Clement of Alexandria 

 

“When the apostle [Paul] says it is good not to touch a woman [1 Cor. 7:1], he speaks not to those who chastely use marriage for procreation alone, but to those who were desiring to go beyond procreation, lest the adversary raise a strong blast and arouse desire for foreign pleasures [i.e., adultery]” (ibid. 3:15:96).

“Since pleasure and desire seem to fall under marriage, it must also be treated of [in this work]. Marriage is the first conjunction of man and woman for the procreation of legitimate children. . . . Neither ought everyone to take a wife, nor is it every woman who is to take [a husband], nor always, nor in every way, nor inconsiderately. But he who is in certain circumstances, and such a one as and at such time as is requisite, and for the sake of children, and one who is in every respect similar, and who does not by force or compulsion love the husband who loves her. . . . Now marriage is a help in the case of those advanced in years, by furnishing a spouse to take care of one and by rearing children of her to nourish one’s old age” Stromata 2:23 [AD. 206]). 


 

Tertullian 

 

“We [Christians] do not indeed forbid the union of man and woman, blessed by God as the generator of the human race, and devised for the replenishment of the earth and the furnishing of the world, and therefore permitted, yet singly [monogamously]” ( To My Wife 2 [AD. 207]) 


 

Minucius Felix 

 

“By choice we [Christians] are bound by the bond of a single marriage with the desire of procreating” ( Octavius 31:5 [AD. 226]). 


 

Origin 

 

“But in the New Covenant also there are some legal injunctions [given in concession to human weakness], for example, because of our hardness of heart, it has been written on account of our weakness, ‘But because of fornications, let each man have his own wife and let each woman have her own husband’ [1 Cor. 7:2]” ( Commentary on Matthew 14:23 [A.D. 248]).


 

Lactantius

“Whoever cannot control his affections, let him keep them within the limits of a lawful bed” (Divine Institutes 6:23:3 [AD. 307]).

“God gave us eyes not to see and desire pleasure, but to see acts to be performed for the needs of life; so too, the genital part of the body, as the name itself teaches, has been received by us for no other purpose than the generation of offspring” (ibid. 6:23:18). 


 

Cyril of Jerusalem 

 

“Let those. . . be of good cheer who are married and use their marriage properly; who enter marriage lawfully and not out of wanton and unbounded license; who recognize periods of continence so that they may give themselves to prayer; who in the assemblies bring clean bodies as well as clean garments into church; who have embarked upon the matrimonial estate for the procreation of children, and not for the sake of indulgence” ( Catechetical Lectures 4:25 [AD. 350]).

“And those who are once married – let them not hold in contempt those who have accommodated themselves to a second marriage [after death of a spouse]. Continence is a good and wonderful thing; but still, it is permissible to enter upon a second marriage, lest the weak might fall into fornication” (ibid. 4:26 [AD. 350]). 


 

John Chrysostom 

 

“There is no great reason to have money, while there is great reason to have wives to preserve chastity; hence no one blames a man who has lawful intercourse with his wife into old age, but all blame him who accumulates money” ( Homilies on Titus 5 [AD. 395]).

“[A wife] was espoused to her husband to be his partner in life, and for the procreation of children, not for the purposes of indecency and laughter; that she might keep the house, and instruct him also to be serious, not that she might supply to him the fuel of fornication” [ Homilies on 1 Thessalonians 5 [A.D. 400]).

“There are two reasons why marriage was instituted, that we may live chastely and that we may become parents” ( On Those Words of the Apostle ‘On Account of Fornication’ [A.D. 392]). 


 

Augustine 

 

“Among all nations and all men, therefore, the advantage of marriage is for the sake of begetting offspring and in the fidelity of chastity.

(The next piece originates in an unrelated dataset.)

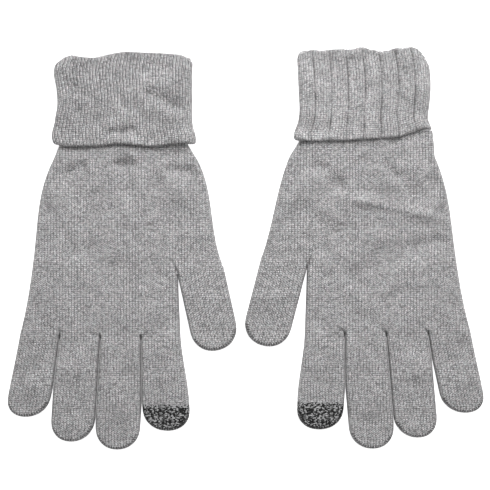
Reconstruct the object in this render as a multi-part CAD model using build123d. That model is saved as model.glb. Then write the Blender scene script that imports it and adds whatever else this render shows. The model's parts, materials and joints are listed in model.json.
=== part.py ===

In the case of the people of God, however, there is also the holiness of the sacrament, on which account a woman is not permitted, even when she leaves with a repudiation, to marry another while her husband yet lives, not even for the sake of bearing children. Although this is the only reason why marriage takes place, even if this for which marriage takes place does not follow, the marriage bond is loosed only by the death of a spouse” ( On the Good of Marriage 24:32 [A.D. 401]).

“In marriage, however, let the blessings of marriage be loved: offspring, fidelity, and the sacramental bond. Offspring, not so much that it may be born, but because it can be reborn [as a Christian]; for it is born to punishment unless it be reborn to life. Fidelity, but not such as even the unbelievers have among themselves, ardent as they are for the flesh. . . The sacramental bond, which they lose neither through separation nor through adultery-this the spouses should guard chastely and harmoniously” ( Marriage and Concupiscence 1:17:19 [A.D. 419]).

“The procreation of children is the first and natural and lawful reason for marriage” ( On Adulterous Marriages 2:12:12 [A.D. 419]).